Bergische Morgenpost Wermelskirchen/Hückeswagen/Radevormwald
An Etaples Strand polarisieren die putzigen Seehunde.
Sie sind ständige Besucher am Strand von Hückeswagens Partnerstadt. Doch nicht alle sehen in ihnen willkommene Gäste.
ETAPLES Sie liegen faul im Sand an der Sonne, lassen ihr Fell im Wind trocknen und beäugen jeden Zweibeiner freundlich und aufmerksam: Seehunde am Ufer der Canche. Wer hier, vom Strand Le Touqets kommend, das bei Ebbe hunderte Meter breite Watt bis zur Flussmündung durchwandert, kann hier nicht selten eine Kolonie dieser Tiere beobachten. Zudem passiert es beim Bad im Meer durchaus, dass nur wenige Meter entfernt ein runder Kopf mit noch runderen Augen aus dem Wasser auftaucht und den menschlichen Fremdling im Revier mustert.
Seehunde sind wenig scheu und gelten als äußerst neugierig. Allerdings sollte der Mensch sie nicht aufstöbern, da es dann vorkommt, dass die Muttertiere ihre Jungen bei der Flucht verlieren und sie als „Heuler“zurücklassen.

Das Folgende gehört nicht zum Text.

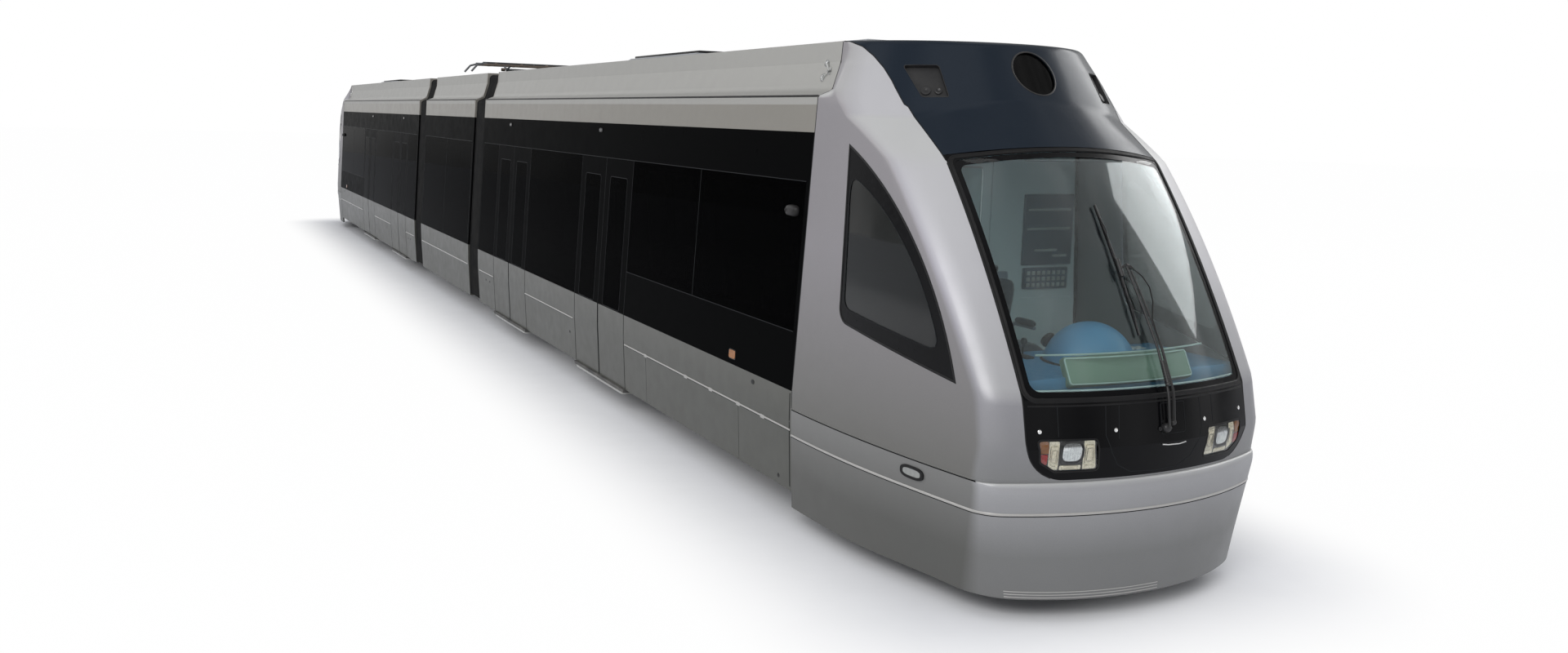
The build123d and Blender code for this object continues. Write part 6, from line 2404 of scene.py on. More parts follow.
@dataclass
class CabSkirt:
    """The cab's foot with its joint, rubbing bead and bumper ribs, the side lamps and the fairing lamps."""

    joint_z: float = 0.892
    bead_z: float = 0.700
    rib_z: tuple[float, ...] = (0.166, 0.184, 0.202)
    lamp: Flat = (14.000, 0.808)
    cluster: tuple[Flat, ...] = ((12.330, 3.392), (12.400, 3.335), (12.330, 3.290))
    wall: float = 0.040

    def foot(self) -> Form:
        """The cab's foot: bumper drum with its rounded lip, soft corners and tucked lower edge."""
        ring = BumperRing()
        foot, rim = ring.low_z, ring.top_z - ring.lip
        levels = [foot, foot + 0.002, foot + 0.006, foot + 0.012, *spread(foot + 0.04, rim - 0.02, 24)]
        levels += [rim + ring.lip * math.sin(math.pi / 2 * k / 11) for k in range(12)]
        outer = [ring.trace(z)[0] for z in levels]
        inner = [ring.trace(min(z, rim), self.wall)[0] for z in levels]
        for row, z in zip(inner, levels):
            for p in row:
                p.z = z
        return Form().shell(outer, inner)

    def joint(self) -> Form:
        """The dark joint between cab and foot."""
        form = Form()
        for side in Side:
            strip(form, ((12.524, self.joint_z), (14.55, self.joint_z)), CabWall(side), tape(0.0040, 0.0009), 0.1)
        return form

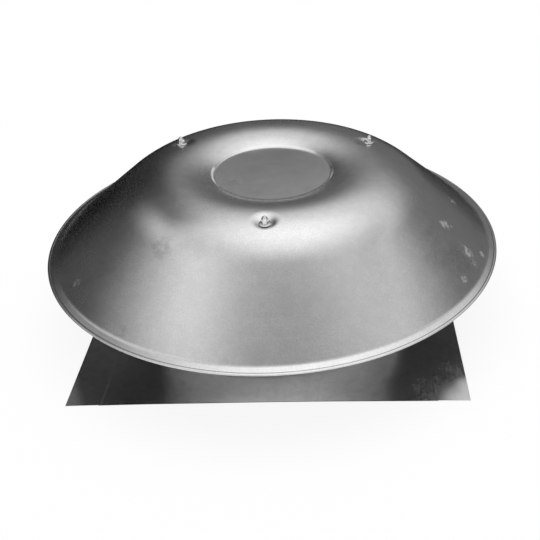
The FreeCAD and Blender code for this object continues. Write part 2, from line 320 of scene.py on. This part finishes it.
def hood_height(radius):
    """Height of the hood's top face: disc, step, crown, skirt and lip, with eased corners."""
    tilt = skirt_tilt()
    skirt_top = CREST_RADIUS + CROWN_ARC * math.sin(tilt)
    crown_centre = CREST_HEIGHT - CROWN_ARC
    if radius < skirt_top:
        reach = max(-CROWN_ARC, radius - CREST_RADIUS)
        height = crown_centre + math.sqrt(CROWN_ARC**2 - reach**2)
    else:
        height = crown_centre + CROWN_ARC * math.cos(tilt) - (radius - skirt_top) * math.tan(tilt)
    disc = CREST_HEIGHT - DISC_DEPTH
    if radius < CREST_RADIUS:
        step = smooth_max(disc, disc + radius - DISC_RADIUS, STEP_FOOT_BLEND)
        height = step if radius < DISC_RADIUS else smooth_min(height, step, STEP_TOP_BLEND)
    return smooth_max(height, lip_height(radius), LIP_BLEND)


def press_pads(x, y, z, depth):
    """Lowers the hood's faces to the flat pads under the nuts. depth is how far below its top face a point
    lies, and None marks the hem, which isn't pressed."""
    if depth is None:
        return z
    for azimuth in AZIMUTHS.values():
        turn = math.radians(azimuth)
        off = math.hypot(x - BOLT_CIRCLE * math.cos(turn), y - BOLT_CIRCLE * math.sin(turn))
        if off < 4 * PAD_RADIUS:
            foot = PAD_RADIUS + depth * math.tan(PAD_WALL_SLOPE / 2)
            wall = smooth_max(0.0, (off - foot) * math.tan(PAD_WALL_SLOPE), PAD_FOOT_BLEND)
            z = smooth_min(z, PAD_HEIGHT - depth + wall, PAD_TOP_BLEND)
    return z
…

Weil an der Côte d’Opale die Qualität des Wassers und überhaupt die
Intaktheit der Umwelt bemerkenswert gut ist, ziehen die Meeressäugetiere aus den Weiten des Nordatlantiks bis nach zu Hückeswagens Partnerstadt in ihren südlichsten Lebensraum. Sie rasten in den Buchten der Canche, an der Authie im benachbarten Berck und im riesigen Becken der Somme. Diese Flächen gehören zu den 15 französischen maritimen Naturparks.
Die Seehunde sind geschützt, denn ihre Spezies gilt als gefährdet. Im vorigen Sommer haben Meeresbiologen der Universität La Rochelle auf dem Rücken jedes Tieres GPS-Sonden befestigt, um ihr Wanderverhalten zu erkunden. Manche Arten erwiesen sich als sesshaft und blieben in den Buchten der Opal-Küste, andere wurden jenseits des Ärmelkanals auf den Sandbänken in der Themsemündung gesichtet.
Die Mannschaft der „Septentrione“, eines in Boulogne-sur-Mer eigens zu Patrouillenzwecken ausgerüsteten Bootes, kreuzt vor der Kanalküste und untersucht Veränderungen im Meer, wobei Wasser und Bodenproben ausgewertet werden. Dadurch soll mehr Kenntnis über die hiesige Fauna und Flora
gewonnen werden und das Ökosystem vor fremden Eingriffen geschützt werden, aber man möchte auch Lösungen für eine nachhaltige Nutzung der Meeresressourcen finden. Besonders dieses Ziel ist wichtig, weil die Seehunde nicht von jedem so gern gesehen werden, wie dies bei den Wattwanderungen der Badegäste der Fall ist.
Denn wie die Kormorane sind die Robben Räuber, die weder Fischnoch Muschelfleisch verachten. Sie vermehren sich gut, da sie keine Fressfeinde haben. Die Sorge oder auch die Wut all jener, die sich ebenfalls vom Meer ernähren, wächst: Das sind die professionellen Fischer, Anglervereine und jene Sorte Mensch, die sich unverdrossen bei Ebbe ins Watt aufmacht und aus dem Meeresboden Muscheln und anderes Getier ausbuddelt, von den Franzosen „pêcheur à pied“genannt. Ein empörter Angler konnte mit Videoaufnahmen nachweisen, dass ein Seehund die Canche
an Etaples-sur-Mer vorbei flussaufwärts geschwommen und auf der Höhe des zehn Kilometer entfernten Montreuil erblickt worden war.
So kommen seit Jahren neue Sorgen auf die Fischereiwirtschaft zu: Da ist das Dauerthema Brexit, bei dem zwischen Franzosen und Engländern immer noch nicht Fanggründe und Fangquoten geklärt sind. Und es mehren sich die Proteste von Fischer- und Tourismusverbänden gegen die riesigen, in den Buchten der Côte d’Opale geplanten Windkraftparks. Hier, so die Befürchtungen, werde der Meeresboden mit Fundamenten zubetoniert und überdies die Aussicht verschandelt.
Und schließlich sind da die fresslustigen Ankömmlinge aus dem Meer, die auf der Sandbank ruhend ihre Gäste vom Land beäugen. Doch bei allem Verdruss: Gibt es nicht ein schöneres Postkartenmotiv als einen Seehund mit blanken Kulleraugen?